By Scott Richman, RFA Chief Economist
Recently released data for Minnesota and Iowa show that sales of E15, a blend of 15% ethanol and 85% gasoline, surged to record levels in 2021. Based on an analysis of the data by the Renewable Fuels Association, it is estimated that national E15 volumes hit a record 814 million gallons (mg) in 2021, an increase of 62% from 2020 (Exhibit 1). (National statistics on E15 sales volumes are not published, but Minnesota and Iowa account for nearly one-third of U.S. stations.)
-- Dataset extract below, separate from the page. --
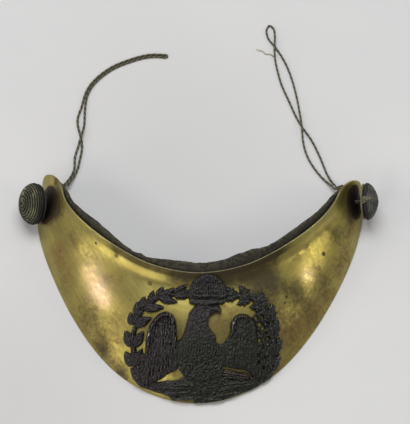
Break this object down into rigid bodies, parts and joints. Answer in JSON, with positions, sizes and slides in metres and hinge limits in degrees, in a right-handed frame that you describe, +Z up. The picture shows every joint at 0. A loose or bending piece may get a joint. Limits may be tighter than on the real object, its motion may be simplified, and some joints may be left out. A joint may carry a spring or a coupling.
{
  "type": "gorget",
  "caption": "Crescent-shaped domed brass gorget with a turned neck lip, raised eagle-and-wreath ornament, leather lining, covered side buttons and thin neck cords.",
  "frame": {"origin": "middle of the base of the gorget as it lies, without its cords", "axes": "+X to the viewer's right, +Y from the bottom of the crescent to its horns, +Z up from the table"},
  "size_m": [0.155, 0.1859, 0.0264],
  "materials": {
    "gilt_brass": "worn gilt brass with brown and olive tarnish",
    "leather": "dark worn leather",
    "tarnished_silver": "stamped silvered metal, blackened by tarnish",
    "button_cover": "wound metallic thread, dark",
    "button_back": "pale worn disc",
    "cord": "twisted metallic thread cord, dark"
  },
  "bodies": {
    "root": {"plate": "gilt_brass", "lining": "leather", "emblem": "tarnished_silver", "button_left": "button_cover", "button_right": "button_cover", "button_back_left": "button_back", "button_back_right": "button_back", "tie_left": "cord", "tie_right": "cord", "knot_left": "cord", "knot_right": "cord", "cord_left": "cord", "cord_right": "cord"}
  },
  "joints": []
}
E15 sales by stations that reported volumes were nearly 87 mg in both Iowa and Minnesota in 2021, an increase of 16% in Minnesota and 43% in Iowa from 2020 levels. However, based on supplemental information from the Minnesota Dept. of Commerce and the Iowa Dept. of Revenue, it can be estimated that total E15 volumes were 131 mg (+40%) in Minnesota and 97 mg in Iowa (+45%), including stations that sold E15 but did not report their volumes. Note that the U.S. estimate is based on average sales per reporting station multiplied by the RFA’s count of the number of stations selling E15 nationwide.
The sharp increase in E15 sales in 2021 is likely due to three factors: 1) an increase in the number of stations that offer the blend, 2) the recovery in overall fuel consumption toward pre-pandemic levels starting in the late spring, and 3) a rebound in the prices of renewable identification numbers (RINs), which are credits used to demonstrate compliance with the federal Renewable Fuel Standard. Higher RIN prices incentivize retailers to offer blends with higher ethanol content and facilitate more competitive pricing of such blends to drive increased sales.
The ground was prepared for such an expansion in 2019, after the Environmental Protection Agency issued a regulation that allowed E15 to be sold year-round (Exhibit 2). Previously, many fuel retailers had found it difficult or impossible to offer E15 during the summer months in conventional gasoline markets, due to outdated fuel volatility regulations. In 2020, nationwide E15 sales managed to increase despite the 13% drop in overall gasoline consumption due to the COVID-19 pandemic, but the gains were muted.
However, the progress that was witnessed in 2021 is now threatened. In July 2021, the D.C. Circuit Court of Appeals ruled in favor of oil refiners who argued that EPA’s year-round E15 regulation should be vacated because the Agency had exceeded its authority. Despite the court decision being published in early July, it did not affect E15 sales in 2021 since retailers were allowed to continue selling the fuel throughout the summer without making any changes to their operations. However, if the court decision is allowed to stand and no other action is taken, summertime E15 sales would be expected to drop in conventional gasoline areas in 2022, as was the pattern prior to 2019.
While this is a long-term threat to the expanded availability of E15, the U.S. faces a more acute fuel supply and price problem this year. The Russian invasion of Ukraine has driven up global and U.S. crude oil prices, and retail gasoline prices have hit record levels as a result. In 2021, the U.S. imported an average of 670,000 barrels/day of crude oil and petroleum products from Russia, which the Biden Administration has now banned. Expanded use of ethanol in E15 could go a long way toward replacing the gasoline from Russian imports, but if restrictions on E15 return this summer as scheduled, sales could go into reverse, further tightening fuel supplies and putting upward pressure on gasoline prices. The ability to ramp up E15 volumes has been demonstrated, and the Biden administration should take immediate action to allow E15 to continue to be sold in conventional gasoline areas this summer, just as has been the case the last three years.
 EPA limits the volatility of gasoline during the “high ozone season” every summer (Jun. 1-Sep. 15). Prior to EPA’s 2019 rule change, the practical volatility limit for E10 sold in conventional gasoline areas was 10 pounds per square inch (psi) Reid vapor pressure (RVP), but E15 was held to a 9-psi limit. EPA’s 2019 rule effectively extended the volatility limit for E15 to 10 psi, creating regulatory parity for E15 and E10.